When my husband and I were dating, we only saw each other on the weekends. We met at a summer job, but aside from the one month we overlapped there, we never actually lived in the same place until we got married. We started dating a few months after the summer job ended, me finishing up college and him starting a teaching job. Because we couldn’t spend a lot of time together, the time we got was particularly special.
Each weekend, one of us would hop on the train and come for a visit, and one particular Friday evening I told him that when the train crossed from Indiana into Illinois and then eventually into Chicago, he needed to get off near the John Hancock building on Michigan Avenue rather than continuing out to the suburb where I lived. A friend had connected me to a catering gig for her company’s Christmas party, and I thought it would be a fun way for my boyfriend and me to make some money and share an unusual experience.
While I was a student, I occasionally worked for the catering service at my college because they hired students to help with special events like alumni dinners. I enjoyed the dance of serving partygoers, making sure they had what they needed while also trying to remain invisible to them. I learned to fill a coffee cup from the side of the customer’s dominant hand, in order not to reach through their personal space for the cup and inadvertently make my armpit hover in front of their nose while I topped off their coffee.
I loved making things run smoothly, where it seemed as if everything was appearing and disappearing naturally and without any real effort. Ironically as a mother of five now, I’d like the occasional, “Thanks for all your hard work, Mom!” But for some reason my kids prefer my rose-colored catering perspective of enjoying being magically served and magically cleaned up after.
But I digress…
The thing about catering the Christmas party together is that it didn’t sound very exciting to most people. “Oh, your boyfriend is visiting for the weekend? Got any big plans?”
“Oh yes,” I would say excitedly. “We’ll be serving people cake and coffee for awhile on a Friday night.”
But with the two of us, anything can be fun. We often catch each other’s eye even now, married for eighteen years, with a sly smile or perhaps stifling laughter, because even in the most mundane circumstances, we find a way to have fun together.

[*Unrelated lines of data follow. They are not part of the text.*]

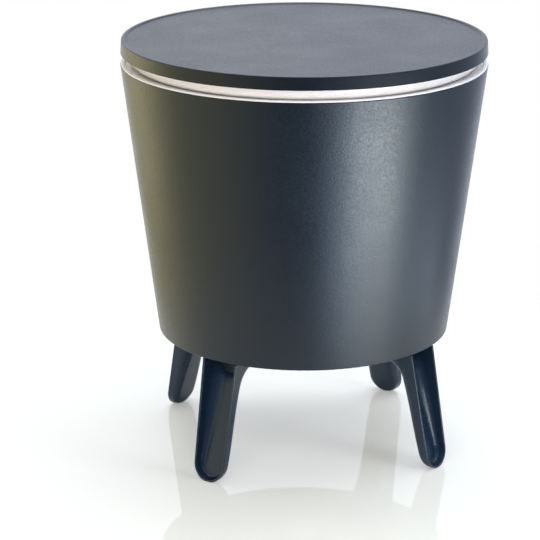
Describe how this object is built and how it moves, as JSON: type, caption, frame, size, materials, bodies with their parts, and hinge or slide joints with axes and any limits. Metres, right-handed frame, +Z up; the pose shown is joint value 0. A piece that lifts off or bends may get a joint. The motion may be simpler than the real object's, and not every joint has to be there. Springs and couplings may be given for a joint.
{
  "type": "ice bucket coffee table",
  "caption": "Round side table whose lifting, twist-locking top covers a tapered ice bucket on splayed trough legs, with a screw drain plug below.",
  "frame": {"origin": "on the floor under the middle of the table, at the centre of the box's base", "axes": "+Z up along the post; the legs stand at 45, 135, 225 and 315 degrees from +X, and -Y is the side seen in front"},
  "size_m": [0.4198, 0.4198, 0.482],
  "materials": {
    "graphite_pp": "fine satin grain, moulded polypropylene",
    "white_pp": "smooth, semi-gloss",
    "grey_pom": "plain moulded acetal",
    "black_rubber": "matt",
    "stainless": "plain stainless"
  },
  "bodies": {
    "bucket": {"outer_bucket": "graphite_pp", "liner": "white_pp", "leg_front_left": "graphite_pp", "leg_front_right": "graphite_pp", "leg_rear_left": "graphite_pp", "leg_rear_right": "graphite_pp", "leg_screws": "stainless", "post_sleeve": "white_pp", "post_gasket": "black_rubber", "post_nut": "graphite_pp", "collar_cap": "graphite_pp", "drain_fitting": "white_pp", "drain_gasket": "black_rubber", "drain_nut": "graphite_pp"},
    "collar": {"lock_collar": "grey_pom"},
    "top": {"tabletop": "graphite_pp", "lid_dish": "white_pp", "inner_post": "white_pp", "post_end_ring": "grey_pom", "post_head": "graphite_pp", "head_pin": "stainless", "head_screws": "stainless", "dish_screws": "stainless"},
    "washer": {"plug_washer": "black_rubber"},
    "plug": {"drain_plug": "graphite_pp"}
  },
  "joints": [
    {"name": "top_twist", "type": "hinge", "parent": "bucket", "child": "collar", "pos_m": [0, 0, 0.426], "axis": [0, 0, 1], "range_deg": [0, 40]},
    {"name": "top_lift", "type": "slide", "parent": "collar", "child": "top", "axis": [0, 0, 1], "range_m": [0, 0.22]},
    {"name": "plug_drop", "type": "slide", "parent": "bucket", "child": "washer", "axis": [0, 0, -1], "range_m": [0, 0.014]},
    {"name": "plug_turn", "type": "hinge", "parent": "washer", "child": "plug", "pos_m": [0.105, 0, 0.127], "axis": [0, 0, -1], "range_deg": [0, 1260]}
  ],
  "couplings": [
    {"joint": "plug_turn", "follows": "plug_drop", "rad_per_m": 1570.8}
  ]
}
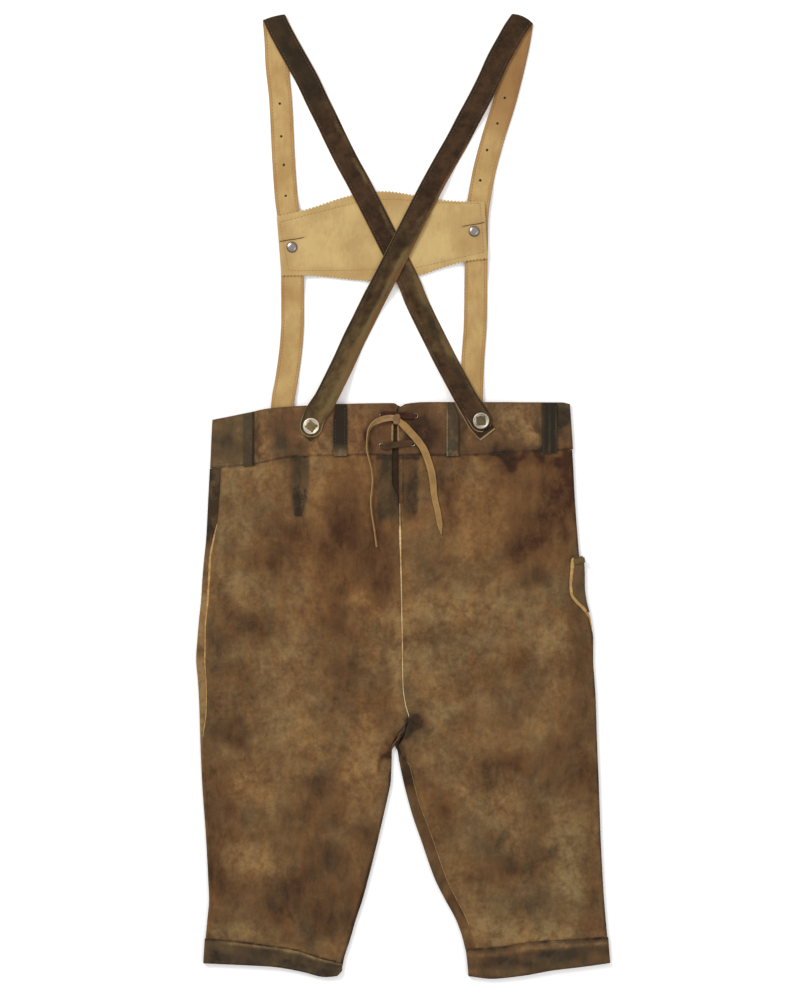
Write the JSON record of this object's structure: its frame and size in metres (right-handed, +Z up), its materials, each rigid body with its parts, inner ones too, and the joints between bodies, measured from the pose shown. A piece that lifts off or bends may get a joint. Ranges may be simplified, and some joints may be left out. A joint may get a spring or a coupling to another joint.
{
  "type": "lederhosen",
  "caption": "Knee-length suede lederhosen with a drop front, laced back and crossed button-on shoulder straps with a chest piece, laid flat with the back up.",
  "frame": {"origin": "centre of the garment's outline, on the surface that it lies on", "axes": "+Z up out of the back of the garment, +Y from the hems towards the shoulders, +X towards the wearer's right"},
  "size_m": [0.4972, 1.1563, 0.015],
  "materials": {
    "suede": "napped suede",
    "band_suede": "napped suede",
    "dark_suede": "napped suede",
    "strap_leather": "matt grain",
    "tan_leather": "natural flesh side",
    "piping_leather": "matt",
    "lace_leather": "matt",
    "bright_metal": "polished",
    "button_metal": "worn satin"
  },
  "bodies": {
    "root": {"back_left": "suede", "back_right": "suede", "front_left": "suede", "front_right": "suede", "front_flap": "suede", "back_gusset": "dark_suede", "waistband_left": "band_suede", "waistband_right": "band_suede", "cuff_left": "band_suede", "cuff_right": "band_suede", "belt_loop_1": "band_suede", "belt_loop_2": "dark_suede", "belt_loop_3": "band_suede", "belt_loop_4": "dark_suede", "knife_pocket": "suede", "pocket_tab": "piping_leather", "piping_centre": "piping_leather", "piping_side": "piping_leather", "piping_pocket": "piping_leather", "piping_inseam": "piping_leather", "eyelet_1": "bright_metal", "eyelet_2": "bright_metal", "eyelet_3": "bright_metal", "eyelet_4": "bright_metal", "lace_upper": "lace_leather", "lace_lower": "lace_leather", "lace_knot": "lace_leather", "lace_end_left": "lace_leather", "lace_end_right": "lace_leather", "strap_rear_left": "strap_leather", "strap_rear_right": "strap_leather", "strap_front_left": "tan_leather", "strap_front_right": "tan_leather", "chest_front": "suede", "chest_backing": "tan_leather", "snap_left": "bright_metal", "snap_right": "bright_metal", "button_left": "button_metal", "button_right": "button_metal", "button_thong_left": "strap_leather", "button_thong_right": "strap_leather", "front_button_left": "button_metal", "front_button_right": "button_metal"}
  },
  "joints": []
}
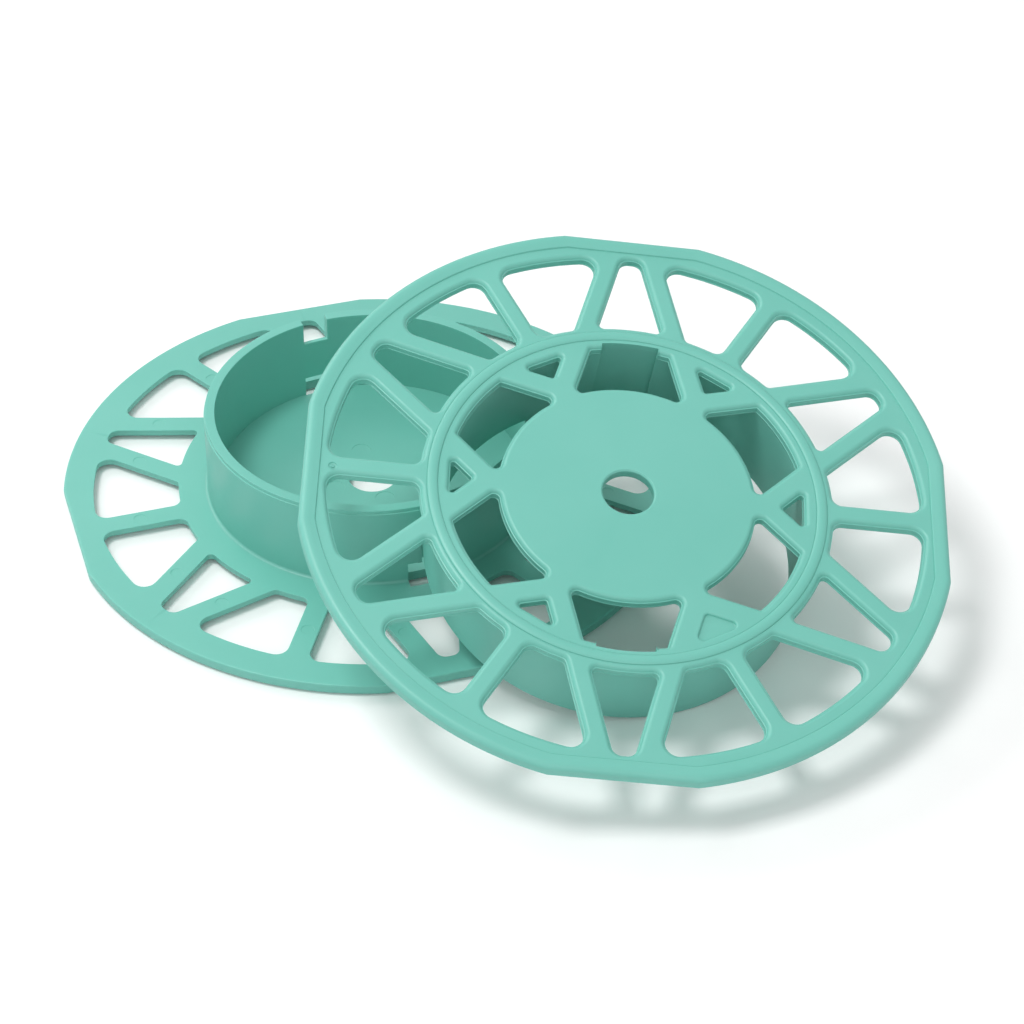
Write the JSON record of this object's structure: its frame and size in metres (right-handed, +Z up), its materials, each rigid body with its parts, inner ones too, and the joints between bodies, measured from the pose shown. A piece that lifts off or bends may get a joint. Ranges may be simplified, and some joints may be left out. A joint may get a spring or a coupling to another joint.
{
  "type": "wire spool",
  "caption": "Wire spool in two loose mouldings: a spoked flange with the inner drum lies flat, and the spoked cover flange with its outer drum leans on it.",
  "frame": {"origin": "on the arbor axis of the half that lies flat, at its flange's inner face, 4.3 mm above the ground", "axes": "+Z up, along the arbor axis of the half that lies flat; -Y towards the side on which the other half leans; +X to the right of it"},
  "size_m": [0.2595, 0.2803, 0.0799],
  "materials": {
    "drum_half": "satin moulded",
    "cover_half": "satin moulded"
  },
  "bodies": {
    "drum_half": {"drum_half": "drum_half"},
    "cover_half": {"cover_half": "cover_half"}
  },
  "joints": [
    {"name": "cover_lift", "type": "slide", "parent": "drum_half", "child": "cover_half", "axis": [0, 0, 1], "range_m": [0, 0.06]}
  ]
}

And we had fun on that night twenty years ago. We served food and fancy drinks, dressed up like penguins—not a literal penguin costume, but that classic catering outfit of black pants, white shirt, and a black apron. My friend whose company was having the party took a photo of my boyfriend and me during the event. It’s a dark shot, blurry lights twinkling around us as we leaned in for a quick photo between serving appetizers and desserts. I didn’t think much of the picture until I showed it to my mom a few weeks later, and she said offhandedly, “Look at the way your face shines when you’re with him. It’s nice to see you so happy.”
Restore us, O God; let your face shine, that we may be saved. –Psalm 80:3
Three times in Psalm 80, in a variety of difficult circumstances, the author begs the Lord for relief, for peace, for salvation. And even though we cannot see God’s literal face, the figure of speech “let your face shine” means what my mom said about that sweet photograph. It means that when a face shines, there is blessing, there is happiness, and there is connection.
It’s hard to pin down exactly what a shining face looks like. You need not rub oil on your cheeks to make them shine in this way; even those with the driest skin can emit that inviting joyful glow. You need not be pregnant, though if you are, you will likely get comments about that pregnancy glow because of the increased bloodflow to your skin’s surface that happens during pregnancy. You need not run a race and cross the finish line, red-faced and relieved that it’s over, smiling at your loved ones who are there to meet you. Your face might be flushed when you exercise, but that doesn’t mean that it shines in a Biblical way.
No, the shining face of Psalm 80 comes from the blessing that priests gave to the Israelites in the book of Numbers, a blessing that God told Moses to impart to his people. It is still spoken in Judeo-Christian houses of worship every week:
The Lord bless you and keep you; the Lord make his face shine on you and be gracious to you; the Lord turn his face toward you and give you peace. –Numbers 6:24-26
God does not have a physical face of flesh and cheeks and crow’s feet under sparkling eyes. But a shining face is so closely associated with joy and with relational harmony that the Old Testament authors use that image many times as a mark of divine blessing. May our faces shine as we connect with each other, mend broken relationships, and bless others with our joyful anticipation of the coming of Christ this Advent season.